Happy 30th Anniversary – Time to Change the Pregnancy Discrimination Act?
by Sima Matthes
Although 2007 showed an increase in reported pregnancy discrimination complaints to the EEOC (up 14 percent from the previous year and up 40 percent from 10 years ago), it is only certain recent case in the UK and a pending case before the US Supreme Court that have brought the issue front and center for public debate.
According to the Sunday Times in the UK, Sarah Vince-Caine won £120,000 in compensation for unfair dismissal and sex discrimination from her former employer, the Giorgio Armani group. She sued the company after she was pushed into a lower-level role and eventually fired after her second maternity leave.

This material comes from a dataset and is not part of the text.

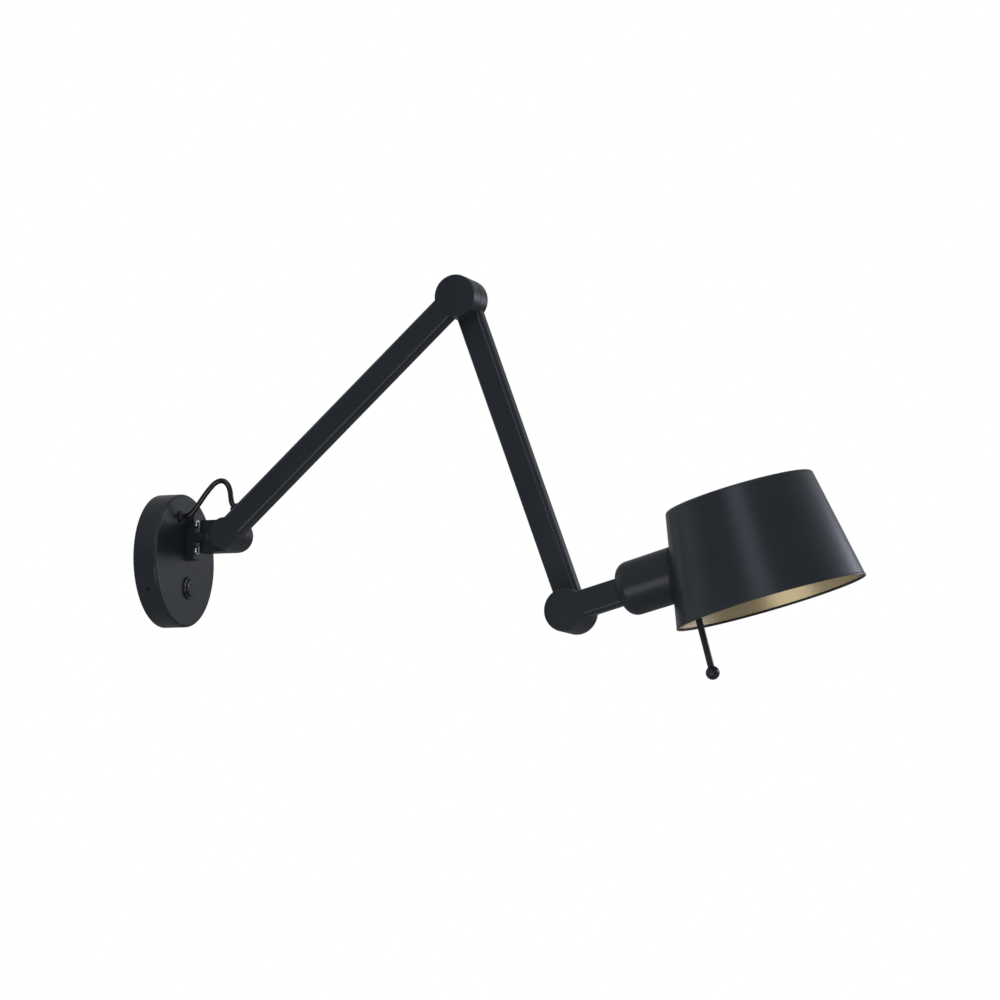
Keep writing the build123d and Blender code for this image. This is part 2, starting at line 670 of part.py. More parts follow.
elbow_front = moved(arm_1_plane, ARM_LENGTH)
INNER_WIDTH = ARM_WIDTH - 2 * TUBE_WALL
INNER_EDGE_R = ARM_EDGE_R - TUBE_WALL
with BuildPart() as arm_1:
    add(hub_end(arm_1_plane, SMALL_HUB_R))
    add(hub_end(elbow_front, HUB_R))
    bar(arm_1_plane, ARM_LENGTH, ARM_WIDTH, ARM_INNER_FACE, HUB_OUT, ARM_EDGE_R)
    boss_hub_hollow(arm_1_plane, SMALL_HUB_R)
    boss_hub_hollow(elbow_front, HUB_R)
    bar(
        arm_1_plane,
        ARM_LENGTH - BOSS_R - 2.0,
        INNER_WIDTH,
        ARM_INNER_FACE + TUBE_WALL,
        HUB_OUT - TUBE_WALL,
        INNER_EDGE_R,
        start=BOSS_R + 2.0,
        mode=Mode.SUBTRACT,
    )
    grommet_axis = Plane(
        origin=arm_1_plane.from_local_coords(Vector(GROMMET_U, ARM_TOP, LAYER_MID)),
        x_dir=FRONT,
        z_dir=GROMMET_OUT,
    )
    disc(grommet_axis, -TUBE_WALL, 1.0, GROMMET_NECK_R, Mode.SUBTRACT)
save(arm_1, "arm_1")

with BuildPart() as arm_1_grommet:
    disc(grommet_axis, -TUBE_WALL, 0, GROMMET_NECK_R)
    disc(grommet_axis, -0.3, GROMMET_T, GROMMET_R)
    rim = arm_1_grommet.edges().filter_by(GeomType.CIRCLE)
    fillet(rim.sort_by(Axis(grommet_axis.origin, grommet_axis.z_dir))[-1], 0.8)
    disc(grommet_axis, -TUBE_WALL - 1.2, -TUBE_WALL, GROMMET_NECK_R + 0.8)
    disc(grommet_axis, -5, 5, CORD_R, Mode.SUBTRACT)
    add(arm_1.part, mode=Mode.SUBTRACT)
save(arm_1_grommet, "arm_1_grommet")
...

Although this represents a victory for Ms. Vince-Caine, Nicola Brewer, chief executive of the Equalities and Human Rights Commission, in a separate statement, remarked “If the world of work is premised on the assumption that a woman will take a year off, that loads the dice against her.”
Back on this side of the pond, in June, the U.S. Supreme Court agreed to hear a case that could affect thousands of retirees who took pregnancy leave before the Federal Pregnancy Discrimination Act took effect in 1978.
The case challenges an AT&T policy that limited service credits available during pregnancy leave, resulting in lower retirement benefits for women who took leave prior to 1979. The women each took between 67 and 261 days of uncredited maternity leave between 1968 and 1976. At that time, AT&T classified maternity leave as personal leave and only allowed for 30 days of coverage while employees on disability leave had unlimited coverage. The plaintiffs argue they should be eligible for the same retirement benefits as employees who took other kinds of otherwise unlimited disability leave.
The San Francisco Chronicle reported that AT&T is urging the high court to “declare a uniform national standard”, writing that it is “fundamentally unfair to employers and employees for the same national benefits plan to result in different benefits solely as a function of geography.”
Whether the Court reverses its long silence on pregnancy discrimination—its last decision on the matter was over 10 years ago—remains to be seen. It’s clear that the Court’s unwillingness thus far to assign constitutional protection to pregnant women is part of the problem when it comes to enforcement of EEOC policies. Without the additional consequences inherent in a constitutional violation, employers have less incentive to comply.
It appears that the Federal Pregnancy Discrimination Act of 1978 has not yet become part of the collective corporate conscience. Part of this is a lack of an understanding of pregnancy as a protected disability; the other issue is a lack of women, pregnant or not, in the corporate hierarchy. There’s also another part: the way women are put at a disadvantage by the assumption that women will always be the ones to deal with childcare.
“The Work and Families Act has not freed parents and given them real choice. It is based on assumptions, and some of the terms reinforce the traditional pattern of women as the carers of children,” said Nicola Brewer.
While tradition dictates diamonds or pearls for a 30th anniversary gift, maybe what we need in the United States is a whole new kind of gem – constitutional protection for pregnant women against discrimination and maybe, just maybe, equal parental leave for both men and women.